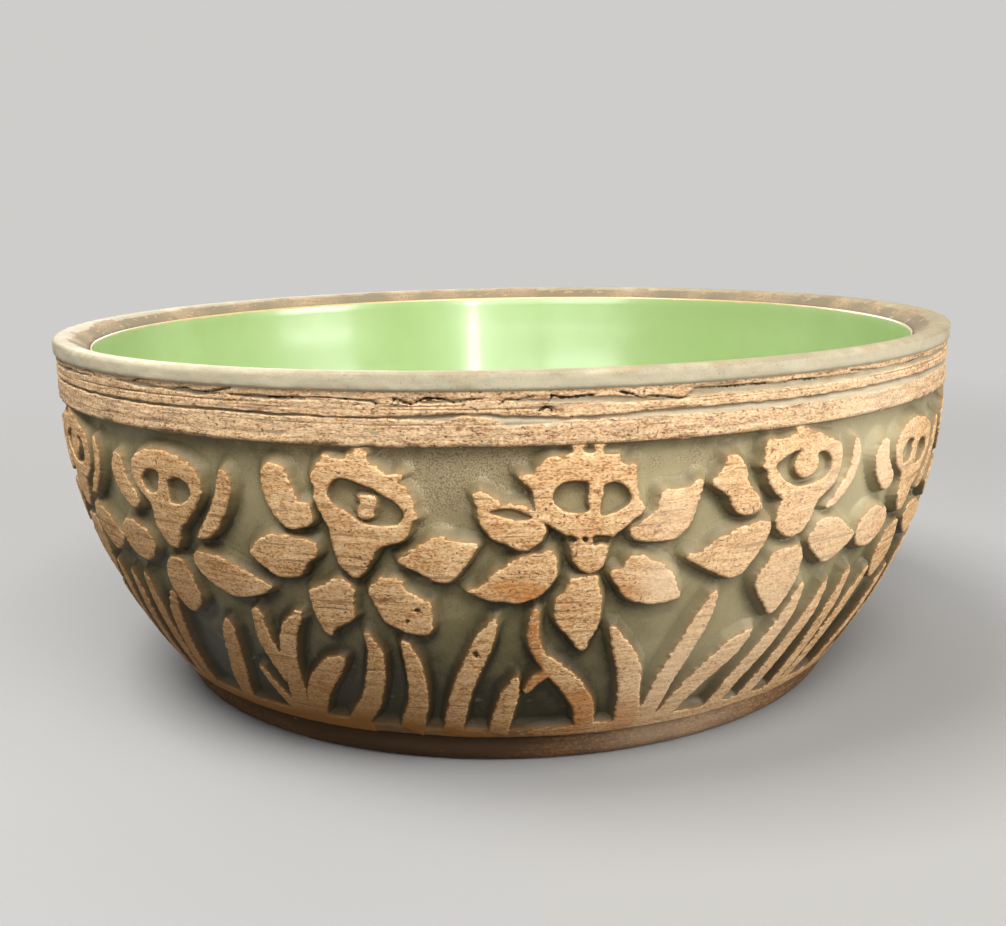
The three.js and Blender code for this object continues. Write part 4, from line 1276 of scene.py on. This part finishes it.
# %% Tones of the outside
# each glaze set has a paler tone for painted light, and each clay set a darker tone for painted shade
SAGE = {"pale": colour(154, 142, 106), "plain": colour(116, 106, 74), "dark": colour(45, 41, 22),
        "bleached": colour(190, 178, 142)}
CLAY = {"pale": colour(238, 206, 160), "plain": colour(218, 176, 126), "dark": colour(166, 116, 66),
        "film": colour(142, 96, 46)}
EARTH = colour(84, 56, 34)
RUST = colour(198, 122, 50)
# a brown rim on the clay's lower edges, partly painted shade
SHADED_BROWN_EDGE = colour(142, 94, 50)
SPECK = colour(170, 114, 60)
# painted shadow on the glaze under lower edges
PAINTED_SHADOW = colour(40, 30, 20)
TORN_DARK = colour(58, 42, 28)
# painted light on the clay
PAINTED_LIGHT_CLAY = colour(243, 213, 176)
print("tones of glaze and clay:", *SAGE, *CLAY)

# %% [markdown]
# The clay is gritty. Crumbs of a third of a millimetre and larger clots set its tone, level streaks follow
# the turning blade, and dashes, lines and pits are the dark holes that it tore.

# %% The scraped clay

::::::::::

STATED EXERCISE: In the listing above, please print only the lines from the first one to the line where "of glaze and" appears, exactly as written, both of those lines included.

SOLUTION TO THE PROBLEM:
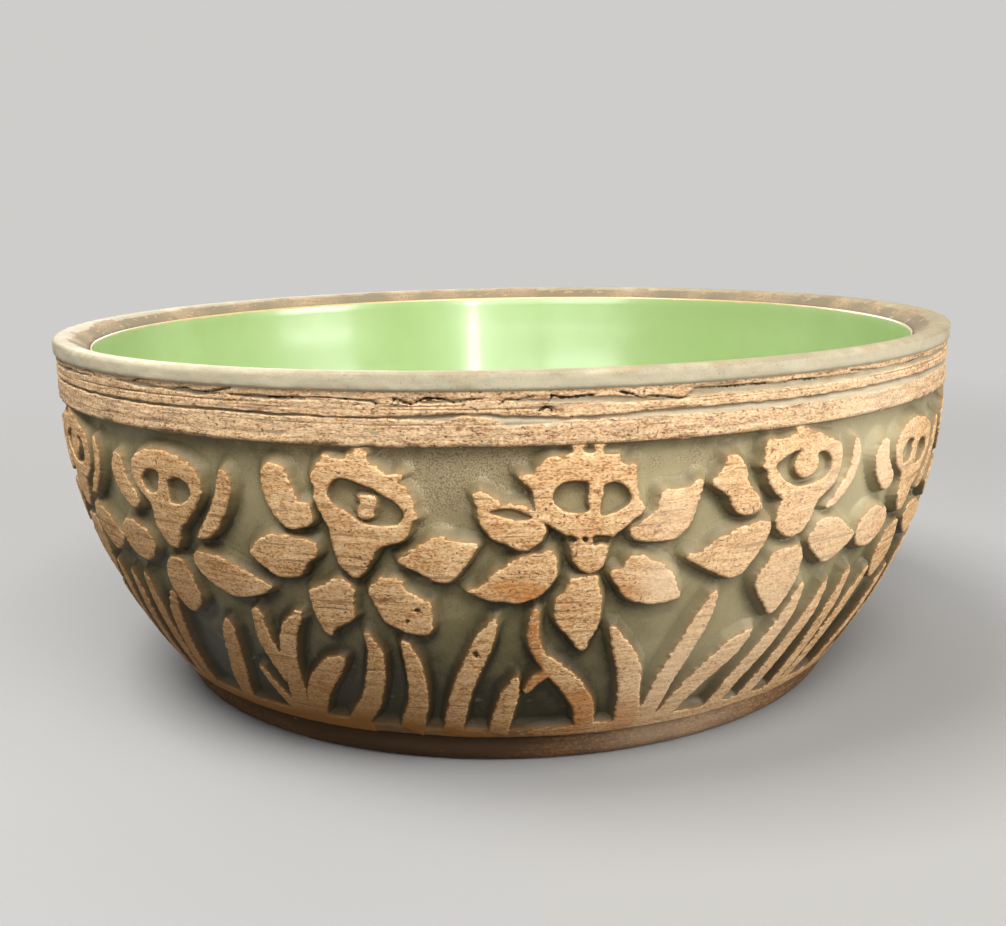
The three.js and Blender code for this object continues. Write part 4, from line 1276 of scene.py on. This part finishes it.
# %% Tones of the outside
# each glaze set has a paler tone for painted light, and each clay set a darker tone for painted shade
SAGE = {"pale": colour(154, 142, 106), "plain": colour(116, 106, 74), "dark": colour(45, 41, 22),
        "bleached": colour(190, 178, 142)}
CLAY = {"pale": colour(238, 206, 160), "plain": colour(218, 176, 126), "dark": colour(166, 116, 66),
        "film": colour(142, 96, 46)}
EARTH = colour(84, 56, 34)
RUST = colour(198, 122, 50)
# a brown rim on the clay's lower edges, partly painted shade
SHADED_BROWN_EDGE = colour(142, 94, 50)
SPECK = colour(170, 114, 60)
# painted shadow on the glaze under lower edges
PAINTED_SHADOW = colour(40, 30, 20)
TORN_DARK = colour(58, 42, 28)
# painted light on the clay
PAINTED_LIGHT_CLAY = colour(243, 213, 176)
print("tones of glaze and clay:", *SAGE, *CLAY)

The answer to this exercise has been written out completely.